Every year, thousands of life-saving clinical trials are delayed or derailed—not because of a lack of innovation, but because of outdated, fragmented data systems. A global study conducted by Oracle Health Sciences, found 57% of clinical researchers believed their clinical data issues resulted in trial delays. The top three problems were duplicate and inconsistent data, data quality and data integrity and traceability.

After spending 15 years treating patients with cancer and conducting research, Switzerland-based Dr. Nikola Cihoric grew increasingly frustrated with the slow systems bogging down clinical trials. On average, it takes more than three months just to set up and complete the data process for a trial. That’s in addition to the time it takes to conduct a trial.

Cihoric, a cancer researcher with over 40 peer-reviewed studies under his belt, knew he could devise a more efficient and integrated system. After educating himself in medical and clinical informatics, and practical development, Cihoric brought the agility of startups to a sector burdened by disconnected legacy systems.

“This wasn’t just a frustrating inefficiency—it was a barrier to better patient outcomes,” Cihoric said.

In 2020, Cihoric launched Wemedoo designed to streamline clinical workflows and make research data more accessible, structured and actionable. He also set up oopus, an all-in-one software solution for clinical trials that automates data processing and enhances collaboration between researchers and oomnia, a clinical information system tackling one of the biggest problems in medical research: fragmented, hard-to-analyze data. Oomnia simplifies data management across formats and systems, supporting diagnosis, digitized treatment paths and real-time data collection, analyses, and decision-making

The results are impressive. Take the last process of a clinical trial, called a database lock, where the data is essentially sealed and can no longer be altered. Normally, it takes 36 days from the last patient’s visit to database lock. With Cihoric’s system, database lock can be instant with the press of a button, or as much as a few days if additional processes are required. We sat down recently for an interview.
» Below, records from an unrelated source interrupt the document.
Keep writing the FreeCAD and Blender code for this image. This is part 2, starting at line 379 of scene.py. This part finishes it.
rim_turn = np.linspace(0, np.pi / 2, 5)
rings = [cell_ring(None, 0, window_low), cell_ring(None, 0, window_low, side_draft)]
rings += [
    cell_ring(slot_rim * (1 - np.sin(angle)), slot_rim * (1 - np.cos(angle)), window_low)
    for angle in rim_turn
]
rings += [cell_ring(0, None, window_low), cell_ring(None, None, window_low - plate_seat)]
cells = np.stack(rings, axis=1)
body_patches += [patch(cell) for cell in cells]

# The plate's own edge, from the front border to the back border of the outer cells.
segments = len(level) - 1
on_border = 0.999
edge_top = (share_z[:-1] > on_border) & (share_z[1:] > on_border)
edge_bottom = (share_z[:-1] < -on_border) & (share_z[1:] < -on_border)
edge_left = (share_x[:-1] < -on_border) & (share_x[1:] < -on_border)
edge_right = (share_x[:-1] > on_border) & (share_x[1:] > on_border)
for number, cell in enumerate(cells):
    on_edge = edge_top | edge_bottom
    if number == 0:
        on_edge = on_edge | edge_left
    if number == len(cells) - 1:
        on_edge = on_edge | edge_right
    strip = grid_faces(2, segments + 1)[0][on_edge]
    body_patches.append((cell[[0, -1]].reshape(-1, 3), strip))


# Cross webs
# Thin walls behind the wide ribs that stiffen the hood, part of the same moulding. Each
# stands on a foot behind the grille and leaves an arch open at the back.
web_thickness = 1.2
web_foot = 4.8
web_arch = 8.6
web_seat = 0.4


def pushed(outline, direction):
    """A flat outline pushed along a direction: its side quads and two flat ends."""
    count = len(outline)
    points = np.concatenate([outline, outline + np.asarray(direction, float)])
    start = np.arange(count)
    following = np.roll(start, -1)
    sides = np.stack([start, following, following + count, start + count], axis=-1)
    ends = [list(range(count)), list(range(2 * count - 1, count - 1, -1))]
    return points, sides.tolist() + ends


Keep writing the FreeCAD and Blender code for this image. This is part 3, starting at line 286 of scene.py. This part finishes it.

Amy Guttman: Beyond the obvious reasons for accelerating clinical trials, where else can we see the impact of slow, fragmented systems?

Dr. Nikola Cihoric: Clinical trials generate vast amounts of data which could be used to develop other treatments, beyond those directly attached to trial outcomes, but much of it is inaccessible, because it’s stored in incompatible formats and systems.

Guttman: How does your system solve the problem and how is it unique?

Cihoric: Oomnia is the first true all-in-one clinical trial software designed to unify and streamline every aspect of clinical research. Unlike traditional systems that rely on fragmented tools oomnia integrates all functionalities into one cohesive platform.

This unified approach eliminates inefficiencies caused by disconnected systems, reduces manual intervention, and ensures real-time data flow across all trial phases. Built for clinical research organizations, biotech companies and pharmaceutical organizations, oomnia scales intelligently to support trials of any size, therapeutic area or complexity, from small biotech studies to global Phase 3 mega-trials.

Guttman: How much have you been able to accelerate trials with your systems?

Cihoric: We did a trial for a drug device combination for treating an eye disease. It was complicated for a couple of reasons. Most people have two eyes, so we’re not only assessing one. And, it’s a combined trial not only for a drug but a drug administered through a special device so you have to pay attention to a lot of things. Because of the built–in flexibility of our system and its intuitive user journal system, we were able to organize the trial, end to end, which includes more than 5000 data points within nine weeks.

At the same time the sponsor started a clinical trial in the United States and for some reason, they decided to set up this trial with a major contract research organization. We provided a template and support to help them set up their own system and in nine months they couldn’t develop the clinical database. So, what we completed in nine weeks took them more than nine months. In the meantime, we successfully concluded, studied, and analyzed data and prepared a regulatory data set.

Guttman: What’s your business model?

Cihoric: We are providing SaaS and also providing services to effectively use the software customers already have and train users not only on our system but also how to more effectively organize their work.

Change management can be challenging, so we also offer services that include medical writing, statistical analysis and support protocol development. In the future, we would like to structure all of our knowledge and experience in a more usable form, and sell knowledge as a service.

Guttman: What kind of traction have you gained and what do you envision for the future?

Cihoric: We’ve already gained traction in the medical community and our team won the Best Scientific Study Award at the World Cancer Congress 2024 for our work on standardizing clinical data in radiotherapy.

There is a place for new technologies such as AI and large language models but you have to be careful. In the regulatory environment, it’s extremely important to make claims as they are, and to respect and fulfill all regulatory agencies on a global scale, requirements for validation, audit, trailing, reliability, reproducibility, and so on.

However, there is a huge space especially in the large language model domain where you can utilize this to facilitate data processing. Data extraction is the most promising. Our healthcare data in current systems are mostly saved as free text files, clinical discharge letters, clinical notes, etc. and this is the space where it can really nicely utilize large language models to support us. It could analyze and structure data and create new knowledge based on data that is complete and use it in a very smart way.